Actually he will bring it in one more time in the very next verse: “And whatever you do in word or deed, do everything in the name of our Lord Jesus Christ, giving thanks to God the Father through him” (3:17). Thinking Christianly is a matter of engaging the world in deep, deep gratitude. This is an epistemology of gratitude that refuses to take the world for granted, but always receives the world as a wonderful gift. The word of Christ dwells in us, he writes. The word of Christ, the word of the gift of all gifts, takes up residence in our community, in our thoughts, in our hearts, in our day to day cultural endeavors. And when that word dwells in us, we teach in wisdom. We seek to see things whole, we strive for a knowing of the world that is directed to integrality, to healing, to communality. And we seek to know that world in a way that brings healing because we know the world through suffering eyes, and bleeding hands. We know the world through the eyes of the prince of peace on a cross. We know the world and imagine the world from the perspective of shalom, and seek the shalom of this world of enmity, strife and war.
What about worship?
Remember that the text places this teaching in wisdom, this growing in knowledge – maybe even this notion of thinking Christianly—in the context of worship: “and with gratitude in your hearts sing psalms, hymns, and spiritual songs to God” (3:16).

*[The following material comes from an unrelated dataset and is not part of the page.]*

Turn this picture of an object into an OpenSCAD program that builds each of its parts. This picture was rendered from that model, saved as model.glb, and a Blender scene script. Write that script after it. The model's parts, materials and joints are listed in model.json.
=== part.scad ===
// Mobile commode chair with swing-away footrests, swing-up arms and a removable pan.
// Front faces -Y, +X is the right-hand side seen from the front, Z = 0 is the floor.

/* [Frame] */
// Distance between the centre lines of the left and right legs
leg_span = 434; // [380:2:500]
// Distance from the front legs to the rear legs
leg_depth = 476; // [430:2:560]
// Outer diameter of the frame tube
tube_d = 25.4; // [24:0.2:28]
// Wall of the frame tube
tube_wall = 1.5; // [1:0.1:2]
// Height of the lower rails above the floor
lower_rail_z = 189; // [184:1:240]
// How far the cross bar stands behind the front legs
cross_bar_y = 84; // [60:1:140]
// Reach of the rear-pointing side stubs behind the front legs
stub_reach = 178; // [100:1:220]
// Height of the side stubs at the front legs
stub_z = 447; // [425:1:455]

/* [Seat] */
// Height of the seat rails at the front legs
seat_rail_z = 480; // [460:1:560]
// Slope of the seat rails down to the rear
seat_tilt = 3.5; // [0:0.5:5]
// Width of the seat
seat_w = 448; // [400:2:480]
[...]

That is a good place to end. You see, one of the insights of so-called worldview thinking was that all of life is necessarily religious. We are, if you will, homo religiosus. Everything that we do—in word or deed, Paul puts it in the next verse—is done in service, indeed in worship. The only question is, Which God is worshiped in our words, our thinking, our imagining, our hoping, and our deeds? Whether we are talking about choosing a stock portfolio or a spouse, writing poetry or urban planning, local politics or the preservation of an ecozone, having babies or starting a business—whatever we do is done as an act of worship of one God, rooted in one narrative and committed to one vision of authentic humanity or another. I guess that thinking Christianly is a matter of placing all that we do before Christ as an act of worship.